_TASK TO COMPLETE_
What lines of the data include the string "code"? Copy them all.

++++ RECORDED DATA

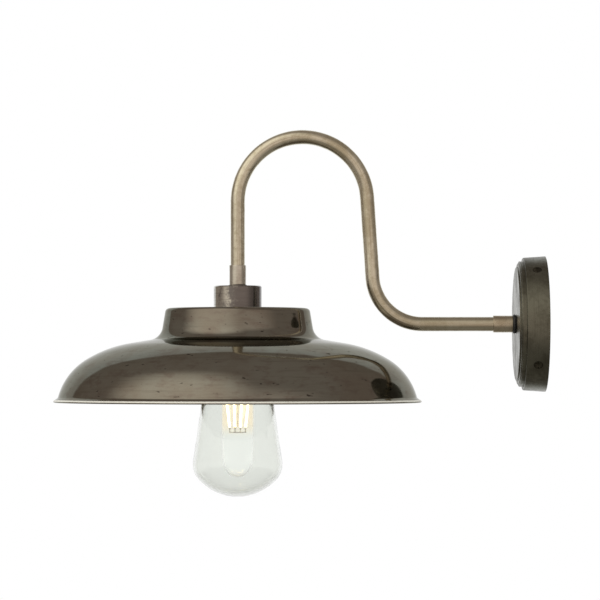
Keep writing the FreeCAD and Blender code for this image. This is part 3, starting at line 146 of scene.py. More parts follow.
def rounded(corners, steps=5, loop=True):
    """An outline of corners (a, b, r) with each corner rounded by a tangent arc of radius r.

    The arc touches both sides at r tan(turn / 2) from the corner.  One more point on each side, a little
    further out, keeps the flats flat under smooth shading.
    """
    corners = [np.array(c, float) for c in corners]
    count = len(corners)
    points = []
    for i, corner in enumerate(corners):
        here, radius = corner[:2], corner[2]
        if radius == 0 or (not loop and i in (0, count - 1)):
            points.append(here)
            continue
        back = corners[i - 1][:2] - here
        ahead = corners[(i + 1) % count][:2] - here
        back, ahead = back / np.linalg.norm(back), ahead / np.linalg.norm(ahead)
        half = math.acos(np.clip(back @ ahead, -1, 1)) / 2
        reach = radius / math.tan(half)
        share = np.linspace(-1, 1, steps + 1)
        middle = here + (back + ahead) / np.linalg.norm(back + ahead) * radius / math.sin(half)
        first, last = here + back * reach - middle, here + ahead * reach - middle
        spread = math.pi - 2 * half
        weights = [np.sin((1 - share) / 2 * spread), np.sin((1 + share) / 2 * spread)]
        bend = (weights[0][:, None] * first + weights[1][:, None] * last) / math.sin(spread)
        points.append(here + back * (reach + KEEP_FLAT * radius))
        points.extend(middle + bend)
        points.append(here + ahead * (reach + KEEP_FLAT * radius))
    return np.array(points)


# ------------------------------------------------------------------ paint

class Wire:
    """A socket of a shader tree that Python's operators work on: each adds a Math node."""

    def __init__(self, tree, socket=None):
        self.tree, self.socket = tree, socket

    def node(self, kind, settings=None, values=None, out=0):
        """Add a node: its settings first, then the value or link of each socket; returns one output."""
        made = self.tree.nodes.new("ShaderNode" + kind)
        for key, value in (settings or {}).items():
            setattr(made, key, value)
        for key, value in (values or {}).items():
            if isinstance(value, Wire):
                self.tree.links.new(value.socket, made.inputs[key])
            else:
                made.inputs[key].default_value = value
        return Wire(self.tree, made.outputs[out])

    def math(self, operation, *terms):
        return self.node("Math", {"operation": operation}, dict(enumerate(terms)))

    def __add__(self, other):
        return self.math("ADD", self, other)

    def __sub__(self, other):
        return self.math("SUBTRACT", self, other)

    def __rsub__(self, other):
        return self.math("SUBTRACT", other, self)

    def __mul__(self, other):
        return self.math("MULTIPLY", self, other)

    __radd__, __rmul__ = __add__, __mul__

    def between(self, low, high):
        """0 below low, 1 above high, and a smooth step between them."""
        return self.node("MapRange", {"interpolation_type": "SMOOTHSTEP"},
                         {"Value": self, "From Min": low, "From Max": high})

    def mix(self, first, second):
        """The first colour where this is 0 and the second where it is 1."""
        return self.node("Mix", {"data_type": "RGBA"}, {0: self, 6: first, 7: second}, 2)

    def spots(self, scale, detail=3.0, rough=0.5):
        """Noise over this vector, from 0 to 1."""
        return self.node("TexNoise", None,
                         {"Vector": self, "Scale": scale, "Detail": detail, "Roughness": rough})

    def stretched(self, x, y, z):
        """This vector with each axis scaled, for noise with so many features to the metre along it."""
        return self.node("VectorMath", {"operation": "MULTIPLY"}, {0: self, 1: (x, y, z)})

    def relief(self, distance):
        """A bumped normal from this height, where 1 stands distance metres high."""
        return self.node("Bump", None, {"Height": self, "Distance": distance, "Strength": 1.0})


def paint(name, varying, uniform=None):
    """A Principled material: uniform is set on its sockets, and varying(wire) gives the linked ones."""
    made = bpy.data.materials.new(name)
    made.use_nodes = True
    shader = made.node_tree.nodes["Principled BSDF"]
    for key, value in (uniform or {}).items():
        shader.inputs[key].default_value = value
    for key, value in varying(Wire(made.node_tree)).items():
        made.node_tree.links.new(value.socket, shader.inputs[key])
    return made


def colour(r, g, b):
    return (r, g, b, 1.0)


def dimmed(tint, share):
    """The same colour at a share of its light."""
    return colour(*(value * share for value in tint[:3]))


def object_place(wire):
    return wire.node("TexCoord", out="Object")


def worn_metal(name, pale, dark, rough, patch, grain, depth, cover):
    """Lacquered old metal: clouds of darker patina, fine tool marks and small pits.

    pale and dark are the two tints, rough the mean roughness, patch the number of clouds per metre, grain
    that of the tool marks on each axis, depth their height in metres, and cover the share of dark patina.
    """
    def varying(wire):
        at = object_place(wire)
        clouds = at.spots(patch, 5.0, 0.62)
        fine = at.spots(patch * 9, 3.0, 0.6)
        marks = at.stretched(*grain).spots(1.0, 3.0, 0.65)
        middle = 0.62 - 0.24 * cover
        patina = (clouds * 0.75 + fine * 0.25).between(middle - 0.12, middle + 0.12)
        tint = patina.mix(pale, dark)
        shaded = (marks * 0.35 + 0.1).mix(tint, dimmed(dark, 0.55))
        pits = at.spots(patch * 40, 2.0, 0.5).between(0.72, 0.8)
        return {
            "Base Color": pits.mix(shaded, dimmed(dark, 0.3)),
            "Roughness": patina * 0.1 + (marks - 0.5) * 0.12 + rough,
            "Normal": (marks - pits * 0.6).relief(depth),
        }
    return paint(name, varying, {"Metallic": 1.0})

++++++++
++++ RECORDED DATA

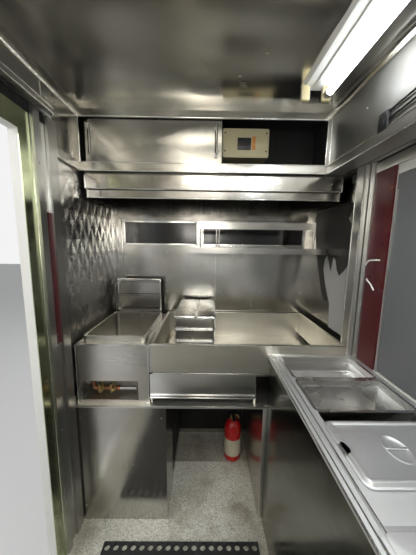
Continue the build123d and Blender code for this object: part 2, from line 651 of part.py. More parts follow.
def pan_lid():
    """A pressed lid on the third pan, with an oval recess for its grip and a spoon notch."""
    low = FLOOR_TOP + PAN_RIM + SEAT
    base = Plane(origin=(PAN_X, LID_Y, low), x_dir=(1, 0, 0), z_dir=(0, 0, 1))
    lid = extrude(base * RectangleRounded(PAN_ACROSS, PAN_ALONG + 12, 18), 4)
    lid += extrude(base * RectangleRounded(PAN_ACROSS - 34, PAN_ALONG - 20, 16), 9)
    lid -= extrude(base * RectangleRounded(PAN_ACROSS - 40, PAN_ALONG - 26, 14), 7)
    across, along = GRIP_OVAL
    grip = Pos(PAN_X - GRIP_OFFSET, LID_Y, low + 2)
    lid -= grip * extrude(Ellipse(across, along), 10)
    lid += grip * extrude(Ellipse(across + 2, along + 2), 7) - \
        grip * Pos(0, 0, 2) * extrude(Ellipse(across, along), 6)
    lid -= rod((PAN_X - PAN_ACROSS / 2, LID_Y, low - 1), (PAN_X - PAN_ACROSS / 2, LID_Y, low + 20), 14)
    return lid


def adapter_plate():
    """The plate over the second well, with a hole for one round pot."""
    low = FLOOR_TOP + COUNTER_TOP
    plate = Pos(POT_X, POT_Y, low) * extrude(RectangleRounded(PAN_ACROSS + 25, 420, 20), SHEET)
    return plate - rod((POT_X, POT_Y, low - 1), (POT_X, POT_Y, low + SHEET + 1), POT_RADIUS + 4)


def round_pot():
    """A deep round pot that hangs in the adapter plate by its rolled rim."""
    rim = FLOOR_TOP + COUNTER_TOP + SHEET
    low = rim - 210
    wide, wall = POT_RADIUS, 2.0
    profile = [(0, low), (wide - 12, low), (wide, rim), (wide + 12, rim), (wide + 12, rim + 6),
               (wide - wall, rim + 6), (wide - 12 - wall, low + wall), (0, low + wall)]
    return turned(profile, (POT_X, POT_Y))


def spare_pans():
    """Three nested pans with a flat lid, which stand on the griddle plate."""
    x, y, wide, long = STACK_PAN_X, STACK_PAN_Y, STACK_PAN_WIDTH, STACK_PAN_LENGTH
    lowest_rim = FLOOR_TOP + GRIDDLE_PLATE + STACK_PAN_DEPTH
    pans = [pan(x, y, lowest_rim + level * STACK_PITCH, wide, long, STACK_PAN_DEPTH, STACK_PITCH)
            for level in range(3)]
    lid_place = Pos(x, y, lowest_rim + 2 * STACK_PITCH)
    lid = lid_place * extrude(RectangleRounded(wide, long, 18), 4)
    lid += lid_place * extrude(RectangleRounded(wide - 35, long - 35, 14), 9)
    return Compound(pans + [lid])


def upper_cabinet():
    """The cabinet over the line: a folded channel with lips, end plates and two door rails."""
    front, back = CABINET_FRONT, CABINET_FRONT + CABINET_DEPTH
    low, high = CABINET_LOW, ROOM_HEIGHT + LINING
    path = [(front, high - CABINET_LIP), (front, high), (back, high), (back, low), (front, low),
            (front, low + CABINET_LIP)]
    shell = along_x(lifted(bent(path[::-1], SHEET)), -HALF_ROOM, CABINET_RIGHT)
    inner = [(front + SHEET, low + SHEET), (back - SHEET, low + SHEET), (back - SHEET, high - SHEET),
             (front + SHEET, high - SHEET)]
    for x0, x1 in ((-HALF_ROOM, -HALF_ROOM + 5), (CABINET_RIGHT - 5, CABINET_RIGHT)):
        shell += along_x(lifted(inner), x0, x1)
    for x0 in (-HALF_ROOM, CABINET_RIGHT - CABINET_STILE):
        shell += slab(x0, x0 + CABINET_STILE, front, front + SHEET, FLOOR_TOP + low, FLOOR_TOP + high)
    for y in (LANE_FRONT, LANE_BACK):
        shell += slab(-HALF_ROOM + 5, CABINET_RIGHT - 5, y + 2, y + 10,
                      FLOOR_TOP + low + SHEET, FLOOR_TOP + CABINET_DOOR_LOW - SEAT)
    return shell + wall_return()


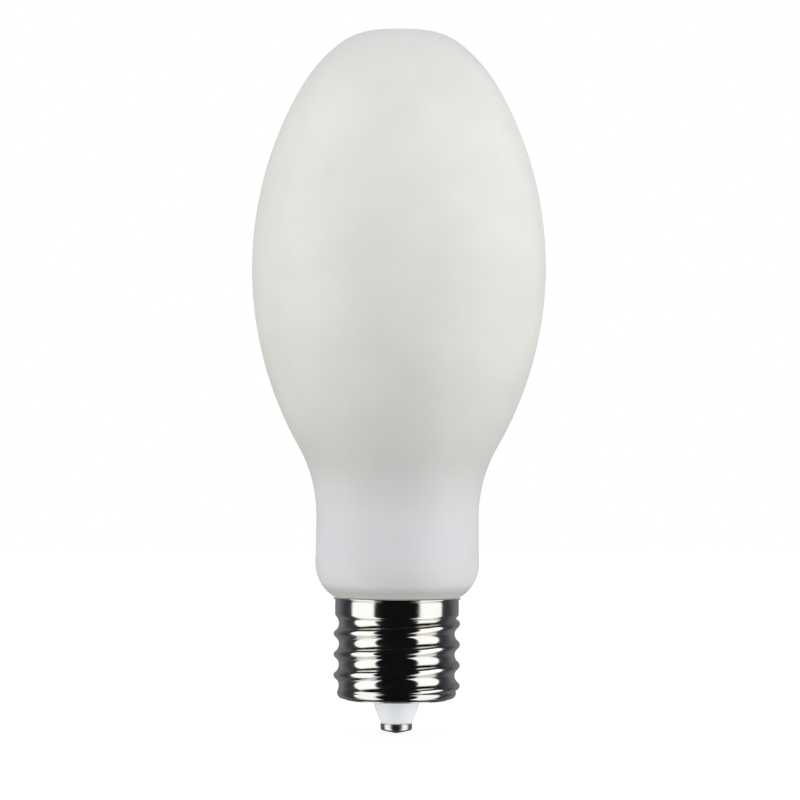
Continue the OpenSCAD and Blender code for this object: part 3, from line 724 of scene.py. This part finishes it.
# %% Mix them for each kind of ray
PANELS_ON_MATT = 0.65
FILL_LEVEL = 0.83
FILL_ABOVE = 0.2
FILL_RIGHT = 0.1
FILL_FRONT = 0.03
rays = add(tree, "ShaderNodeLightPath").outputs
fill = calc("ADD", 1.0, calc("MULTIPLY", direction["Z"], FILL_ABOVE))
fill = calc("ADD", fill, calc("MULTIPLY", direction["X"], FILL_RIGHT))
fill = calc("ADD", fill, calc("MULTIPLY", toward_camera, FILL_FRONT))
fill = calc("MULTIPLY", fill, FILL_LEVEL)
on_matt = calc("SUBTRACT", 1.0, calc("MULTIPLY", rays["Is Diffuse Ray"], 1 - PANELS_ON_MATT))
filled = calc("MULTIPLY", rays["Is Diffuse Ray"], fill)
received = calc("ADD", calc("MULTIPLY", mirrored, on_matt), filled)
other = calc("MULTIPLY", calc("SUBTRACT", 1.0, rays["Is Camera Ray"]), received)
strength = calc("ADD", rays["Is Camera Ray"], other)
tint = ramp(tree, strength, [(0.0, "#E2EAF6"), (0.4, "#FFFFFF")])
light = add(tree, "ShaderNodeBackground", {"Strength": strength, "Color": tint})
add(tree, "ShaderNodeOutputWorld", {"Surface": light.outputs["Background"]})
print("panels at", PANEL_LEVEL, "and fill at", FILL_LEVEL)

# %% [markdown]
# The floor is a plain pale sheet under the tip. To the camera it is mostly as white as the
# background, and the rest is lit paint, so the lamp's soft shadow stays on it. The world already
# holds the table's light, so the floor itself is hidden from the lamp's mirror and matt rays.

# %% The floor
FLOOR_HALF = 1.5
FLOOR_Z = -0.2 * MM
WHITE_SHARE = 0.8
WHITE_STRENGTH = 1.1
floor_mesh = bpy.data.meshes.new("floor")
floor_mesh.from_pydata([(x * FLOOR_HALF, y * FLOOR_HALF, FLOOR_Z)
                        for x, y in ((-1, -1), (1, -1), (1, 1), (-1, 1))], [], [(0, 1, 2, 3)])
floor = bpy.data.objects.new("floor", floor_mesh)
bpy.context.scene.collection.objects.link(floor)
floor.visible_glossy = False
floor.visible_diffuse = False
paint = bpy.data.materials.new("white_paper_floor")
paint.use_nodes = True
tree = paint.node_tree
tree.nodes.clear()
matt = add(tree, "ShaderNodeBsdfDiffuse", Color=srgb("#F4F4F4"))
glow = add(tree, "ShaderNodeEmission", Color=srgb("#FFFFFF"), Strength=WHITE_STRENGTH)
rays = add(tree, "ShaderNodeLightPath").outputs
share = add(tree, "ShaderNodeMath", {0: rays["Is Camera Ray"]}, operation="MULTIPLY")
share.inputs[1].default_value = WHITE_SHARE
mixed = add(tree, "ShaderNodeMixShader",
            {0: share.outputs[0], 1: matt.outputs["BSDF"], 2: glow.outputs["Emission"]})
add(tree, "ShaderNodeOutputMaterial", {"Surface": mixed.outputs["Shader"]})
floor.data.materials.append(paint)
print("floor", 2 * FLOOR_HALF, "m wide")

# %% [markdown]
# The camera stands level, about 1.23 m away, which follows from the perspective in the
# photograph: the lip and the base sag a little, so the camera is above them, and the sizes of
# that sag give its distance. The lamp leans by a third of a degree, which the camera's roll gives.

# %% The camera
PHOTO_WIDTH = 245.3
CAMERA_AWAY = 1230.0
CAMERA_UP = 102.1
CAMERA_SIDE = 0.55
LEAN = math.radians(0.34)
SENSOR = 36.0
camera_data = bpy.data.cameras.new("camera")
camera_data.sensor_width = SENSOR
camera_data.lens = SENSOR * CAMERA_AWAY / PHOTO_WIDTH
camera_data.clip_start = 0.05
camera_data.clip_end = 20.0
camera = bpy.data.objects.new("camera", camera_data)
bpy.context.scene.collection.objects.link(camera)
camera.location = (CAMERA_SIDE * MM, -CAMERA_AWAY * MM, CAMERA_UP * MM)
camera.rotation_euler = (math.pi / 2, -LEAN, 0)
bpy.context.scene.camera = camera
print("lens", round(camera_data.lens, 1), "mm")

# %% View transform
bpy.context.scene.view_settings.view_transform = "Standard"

++++++++

_RESPONSE TO THIS TASK_
Keep writing the FreeCAD and Blender code for this image. This is part 3, starting at line 146 of scene.py. More parts follow.
Continue the build123d and Blender code for this object: part 2, from line 651 of part.py. More parts follow.
Continue the OpenSCAD and Blender code for this object: part 3, from line 724 of scene.py. This part finishes it.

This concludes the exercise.